__DATA EXCERPTS__.

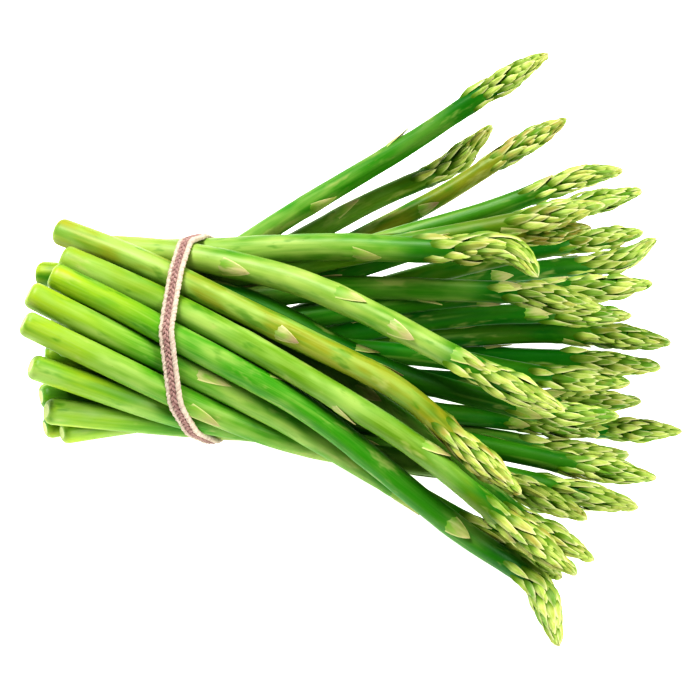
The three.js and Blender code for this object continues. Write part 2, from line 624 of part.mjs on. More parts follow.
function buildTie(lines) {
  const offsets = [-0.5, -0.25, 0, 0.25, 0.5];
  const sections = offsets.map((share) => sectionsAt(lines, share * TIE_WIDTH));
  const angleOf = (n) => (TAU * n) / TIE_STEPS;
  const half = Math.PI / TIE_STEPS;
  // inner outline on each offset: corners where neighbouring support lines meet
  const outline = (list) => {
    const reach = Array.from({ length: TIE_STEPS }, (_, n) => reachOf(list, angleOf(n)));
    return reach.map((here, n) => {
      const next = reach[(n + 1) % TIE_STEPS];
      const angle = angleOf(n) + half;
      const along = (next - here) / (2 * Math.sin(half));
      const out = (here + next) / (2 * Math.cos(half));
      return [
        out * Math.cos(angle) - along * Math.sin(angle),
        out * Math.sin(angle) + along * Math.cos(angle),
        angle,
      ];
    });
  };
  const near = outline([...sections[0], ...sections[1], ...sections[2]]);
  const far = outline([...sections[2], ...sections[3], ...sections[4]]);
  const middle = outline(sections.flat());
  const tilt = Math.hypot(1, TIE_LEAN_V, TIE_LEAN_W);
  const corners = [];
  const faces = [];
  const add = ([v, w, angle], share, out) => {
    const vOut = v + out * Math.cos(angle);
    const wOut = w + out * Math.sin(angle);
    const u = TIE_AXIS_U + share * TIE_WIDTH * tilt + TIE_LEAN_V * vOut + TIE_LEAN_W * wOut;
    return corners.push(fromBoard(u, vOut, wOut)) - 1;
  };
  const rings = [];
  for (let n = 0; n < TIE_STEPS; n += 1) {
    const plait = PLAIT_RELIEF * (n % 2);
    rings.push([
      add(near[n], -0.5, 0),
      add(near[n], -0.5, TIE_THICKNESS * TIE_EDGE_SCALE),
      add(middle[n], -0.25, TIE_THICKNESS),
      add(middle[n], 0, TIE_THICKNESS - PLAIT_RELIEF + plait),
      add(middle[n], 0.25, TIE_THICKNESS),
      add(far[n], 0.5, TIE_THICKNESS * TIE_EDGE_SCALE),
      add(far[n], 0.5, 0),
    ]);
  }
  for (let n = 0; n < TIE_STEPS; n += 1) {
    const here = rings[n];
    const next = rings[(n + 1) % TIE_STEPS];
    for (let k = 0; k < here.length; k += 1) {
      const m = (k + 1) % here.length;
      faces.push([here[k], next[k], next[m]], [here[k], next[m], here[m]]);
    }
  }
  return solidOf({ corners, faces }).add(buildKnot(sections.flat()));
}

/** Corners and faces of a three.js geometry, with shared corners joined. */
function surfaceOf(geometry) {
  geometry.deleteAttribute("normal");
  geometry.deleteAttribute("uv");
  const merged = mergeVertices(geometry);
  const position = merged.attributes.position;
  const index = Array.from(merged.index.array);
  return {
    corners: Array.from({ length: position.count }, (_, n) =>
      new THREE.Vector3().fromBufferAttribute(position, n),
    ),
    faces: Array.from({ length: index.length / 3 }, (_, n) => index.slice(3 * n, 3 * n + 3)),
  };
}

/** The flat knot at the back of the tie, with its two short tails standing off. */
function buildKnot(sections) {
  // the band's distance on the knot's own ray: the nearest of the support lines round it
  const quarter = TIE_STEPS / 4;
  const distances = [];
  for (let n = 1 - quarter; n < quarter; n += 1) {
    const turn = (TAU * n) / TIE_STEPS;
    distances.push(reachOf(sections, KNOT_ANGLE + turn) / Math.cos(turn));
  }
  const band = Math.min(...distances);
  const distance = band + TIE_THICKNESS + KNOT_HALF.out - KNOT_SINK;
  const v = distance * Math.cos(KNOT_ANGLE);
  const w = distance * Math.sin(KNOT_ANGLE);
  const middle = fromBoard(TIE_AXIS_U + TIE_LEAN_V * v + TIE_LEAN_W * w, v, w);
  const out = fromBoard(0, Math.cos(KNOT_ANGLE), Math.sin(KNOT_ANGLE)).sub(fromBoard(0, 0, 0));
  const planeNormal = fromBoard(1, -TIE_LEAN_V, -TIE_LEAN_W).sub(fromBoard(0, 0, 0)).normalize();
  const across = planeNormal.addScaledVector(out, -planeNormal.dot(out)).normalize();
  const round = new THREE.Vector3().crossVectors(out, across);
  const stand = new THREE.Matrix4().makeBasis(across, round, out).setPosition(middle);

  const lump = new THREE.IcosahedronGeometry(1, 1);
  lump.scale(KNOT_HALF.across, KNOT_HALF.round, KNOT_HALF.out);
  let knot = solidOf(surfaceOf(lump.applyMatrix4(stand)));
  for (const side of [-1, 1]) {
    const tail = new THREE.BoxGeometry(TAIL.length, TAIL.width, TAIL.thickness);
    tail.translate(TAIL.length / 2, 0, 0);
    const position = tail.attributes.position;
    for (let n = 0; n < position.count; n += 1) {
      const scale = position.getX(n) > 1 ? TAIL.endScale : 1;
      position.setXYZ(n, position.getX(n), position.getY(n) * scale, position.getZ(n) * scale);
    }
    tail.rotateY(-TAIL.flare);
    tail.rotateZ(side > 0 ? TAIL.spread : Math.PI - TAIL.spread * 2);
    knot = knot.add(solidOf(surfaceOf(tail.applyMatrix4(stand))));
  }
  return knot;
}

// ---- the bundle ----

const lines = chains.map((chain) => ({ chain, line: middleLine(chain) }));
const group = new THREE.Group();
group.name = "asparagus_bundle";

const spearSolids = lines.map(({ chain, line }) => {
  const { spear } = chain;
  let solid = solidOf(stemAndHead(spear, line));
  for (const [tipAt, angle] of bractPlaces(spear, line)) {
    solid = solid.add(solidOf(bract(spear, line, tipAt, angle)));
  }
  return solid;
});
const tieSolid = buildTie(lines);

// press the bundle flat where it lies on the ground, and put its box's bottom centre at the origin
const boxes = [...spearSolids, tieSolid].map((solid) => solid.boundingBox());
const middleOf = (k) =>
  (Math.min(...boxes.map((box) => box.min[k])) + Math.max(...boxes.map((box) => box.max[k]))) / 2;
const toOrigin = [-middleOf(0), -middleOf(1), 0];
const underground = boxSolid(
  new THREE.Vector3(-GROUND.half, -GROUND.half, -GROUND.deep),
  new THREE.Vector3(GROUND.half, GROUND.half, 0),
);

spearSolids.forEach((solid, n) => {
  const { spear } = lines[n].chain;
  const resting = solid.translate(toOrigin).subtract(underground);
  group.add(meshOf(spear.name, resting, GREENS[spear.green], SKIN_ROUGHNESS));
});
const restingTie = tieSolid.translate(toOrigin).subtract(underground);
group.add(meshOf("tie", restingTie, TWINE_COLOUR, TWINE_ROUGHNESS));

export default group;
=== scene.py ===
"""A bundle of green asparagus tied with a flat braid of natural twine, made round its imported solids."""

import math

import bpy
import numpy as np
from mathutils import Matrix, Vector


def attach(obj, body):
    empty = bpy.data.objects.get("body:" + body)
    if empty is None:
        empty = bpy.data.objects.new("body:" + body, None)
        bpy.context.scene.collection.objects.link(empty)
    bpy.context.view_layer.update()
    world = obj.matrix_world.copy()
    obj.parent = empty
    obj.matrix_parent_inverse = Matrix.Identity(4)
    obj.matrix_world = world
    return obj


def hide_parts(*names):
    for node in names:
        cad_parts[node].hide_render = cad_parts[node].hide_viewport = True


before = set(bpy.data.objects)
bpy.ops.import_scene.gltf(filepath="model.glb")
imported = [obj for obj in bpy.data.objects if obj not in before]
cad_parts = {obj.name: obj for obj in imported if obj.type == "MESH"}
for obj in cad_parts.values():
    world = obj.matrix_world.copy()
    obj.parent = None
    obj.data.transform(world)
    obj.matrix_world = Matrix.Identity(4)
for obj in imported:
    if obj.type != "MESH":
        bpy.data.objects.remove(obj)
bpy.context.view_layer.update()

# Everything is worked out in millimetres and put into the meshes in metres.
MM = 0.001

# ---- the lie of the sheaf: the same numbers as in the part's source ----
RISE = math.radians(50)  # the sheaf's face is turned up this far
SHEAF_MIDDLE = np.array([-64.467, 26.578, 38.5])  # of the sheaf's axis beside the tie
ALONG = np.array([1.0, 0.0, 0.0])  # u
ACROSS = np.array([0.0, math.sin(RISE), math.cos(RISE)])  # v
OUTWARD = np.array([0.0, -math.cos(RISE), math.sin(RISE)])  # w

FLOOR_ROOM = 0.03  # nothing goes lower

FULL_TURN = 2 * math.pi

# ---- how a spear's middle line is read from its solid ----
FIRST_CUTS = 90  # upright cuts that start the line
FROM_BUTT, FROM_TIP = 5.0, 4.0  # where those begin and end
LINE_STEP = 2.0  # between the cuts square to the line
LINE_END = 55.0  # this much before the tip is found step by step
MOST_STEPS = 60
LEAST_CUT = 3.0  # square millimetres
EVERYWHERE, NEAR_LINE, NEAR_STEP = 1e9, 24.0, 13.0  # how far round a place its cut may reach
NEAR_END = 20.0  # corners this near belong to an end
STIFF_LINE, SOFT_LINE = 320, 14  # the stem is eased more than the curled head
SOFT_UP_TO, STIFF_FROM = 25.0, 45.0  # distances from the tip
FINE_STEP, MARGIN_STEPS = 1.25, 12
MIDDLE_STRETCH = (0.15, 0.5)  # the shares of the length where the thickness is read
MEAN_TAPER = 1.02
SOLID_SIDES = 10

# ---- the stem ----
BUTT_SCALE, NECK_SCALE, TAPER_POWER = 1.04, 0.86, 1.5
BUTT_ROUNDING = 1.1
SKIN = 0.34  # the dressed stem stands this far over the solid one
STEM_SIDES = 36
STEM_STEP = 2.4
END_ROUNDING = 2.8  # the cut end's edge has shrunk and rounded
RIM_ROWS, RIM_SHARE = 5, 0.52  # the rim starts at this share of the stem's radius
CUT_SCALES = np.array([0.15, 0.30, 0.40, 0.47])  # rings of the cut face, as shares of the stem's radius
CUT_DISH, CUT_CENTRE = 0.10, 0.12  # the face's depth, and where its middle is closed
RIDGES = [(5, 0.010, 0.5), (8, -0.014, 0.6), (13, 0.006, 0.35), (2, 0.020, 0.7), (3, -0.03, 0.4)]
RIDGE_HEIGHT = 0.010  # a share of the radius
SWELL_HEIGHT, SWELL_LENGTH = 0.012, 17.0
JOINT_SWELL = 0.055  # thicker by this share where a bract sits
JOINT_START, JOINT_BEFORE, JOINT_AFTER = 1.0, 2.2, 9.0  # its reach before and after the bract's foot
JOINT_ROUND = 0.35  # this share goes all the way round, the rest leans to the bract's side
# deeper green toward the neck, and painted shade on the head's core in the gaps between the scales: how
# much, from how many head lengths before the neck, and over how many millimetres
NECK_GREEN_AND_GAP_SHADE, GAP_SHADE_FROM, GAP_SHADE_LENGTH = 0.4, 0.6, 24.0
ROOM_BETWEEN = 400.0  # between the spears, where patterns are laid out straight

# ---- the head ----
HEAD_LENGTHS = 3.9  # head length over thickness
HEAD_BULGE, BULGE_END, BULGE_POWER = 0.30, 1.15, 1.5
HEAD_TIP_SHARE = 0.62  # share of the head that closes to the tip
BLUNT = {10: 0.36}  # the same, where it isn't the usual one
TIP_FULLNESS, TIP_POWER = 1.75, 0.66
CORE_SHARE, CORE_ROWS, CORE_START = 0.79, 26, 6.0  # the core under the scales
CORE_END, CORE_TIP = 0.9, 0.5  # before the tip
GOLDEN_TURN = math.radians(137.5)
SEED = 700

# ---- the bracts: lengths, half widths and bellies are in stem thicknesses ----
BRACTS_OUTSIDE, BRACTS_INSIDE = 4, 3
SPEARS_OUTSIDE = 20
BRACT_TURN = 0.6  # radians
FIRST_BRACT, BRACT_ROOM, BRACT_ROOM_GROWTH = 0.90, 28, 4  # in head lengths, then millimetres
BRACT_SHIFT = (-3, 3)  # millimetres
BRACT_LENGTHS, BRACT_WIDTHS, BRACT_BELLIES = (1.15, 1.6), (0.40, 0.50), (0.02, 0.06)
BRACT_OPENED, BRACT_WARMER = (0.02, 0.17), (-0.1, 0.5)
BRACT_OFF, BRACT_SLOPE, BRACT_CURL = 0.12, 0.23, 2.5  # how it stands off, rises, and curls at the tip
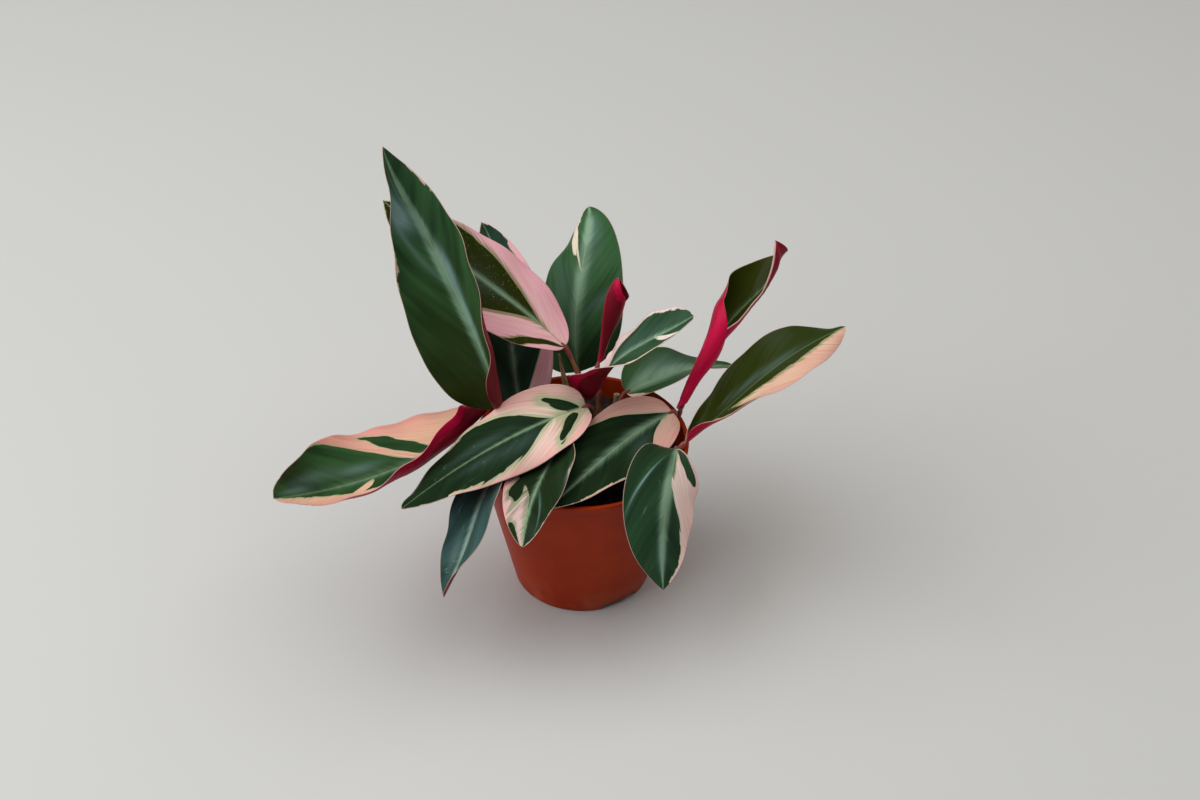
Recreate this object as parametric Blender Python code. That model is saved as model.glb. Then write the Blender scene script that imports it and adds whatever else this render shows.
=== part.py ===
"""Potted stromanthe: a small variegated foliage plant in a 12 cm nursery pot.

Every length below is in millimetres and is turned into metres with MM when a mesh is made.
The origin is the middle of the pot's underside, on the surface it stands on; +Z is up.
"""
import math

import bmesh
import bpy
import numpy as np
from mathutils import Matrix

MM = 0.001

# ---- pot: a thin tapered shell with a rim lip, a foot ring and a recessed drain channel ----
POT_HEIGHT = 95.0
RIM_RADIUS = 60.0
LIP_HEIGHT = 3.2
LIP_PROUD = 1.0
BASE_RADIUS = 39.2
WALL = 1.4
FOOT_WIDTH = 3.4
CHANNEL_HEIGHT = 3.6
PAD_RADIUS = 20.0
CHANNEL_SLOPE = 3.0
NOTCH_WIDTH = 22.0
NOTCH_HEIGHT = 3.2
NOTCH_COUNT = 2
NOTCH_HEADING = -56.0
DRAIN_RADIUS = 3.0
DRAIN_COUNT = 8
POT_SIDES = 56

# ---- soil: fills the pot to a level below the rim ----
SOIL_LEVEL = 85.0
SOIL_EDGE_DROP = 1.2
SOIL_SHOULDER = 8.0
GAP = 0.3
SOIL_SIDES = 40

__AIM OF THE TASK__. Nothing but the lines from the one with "spearSolids.forEach((solid, n) =>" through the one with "obj.matrix_world = world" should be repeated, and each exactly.

__TASK ANSWER__.
spearSolids.forEach((solid, n) => {
  const { spear } = lines[n].chain;
  const resting = solid.translate(toOrigin).subtract(underground);
  group.add(meshOf(spear.name, resting, GREENS[spear.green], SKIN_ROUGHNESS));
});
const restingTie = tieSolid.translate(toOrigin).subtract(underground);
group.add(meshOf("tie", restingTie, TWINE_COLOUR, TWINE_ROUGHNESS));

export default group;
=== scene.py ===
"""A bundle of green asparagus tied with a flat braid of natural twine, made round its imported solids."""

import math

import bpy
import numpy as np
from mathutils import Matrix, Vector


def attach(obj, body):
    empty = bpy.data.objects.get("body:" + body)
    if empty is None:
        empty = bpy.data.objects.new("body:" + body, None)
        bpy.context.scene.collection.objects.link(empty)
    bpy.context.view_layer.update()
    world = obj.matrix_world.copy()
    obj.parent = empty
    obj.matrix_parent_inverse = Matrix.Identity(4)
    obj.matrix_world = world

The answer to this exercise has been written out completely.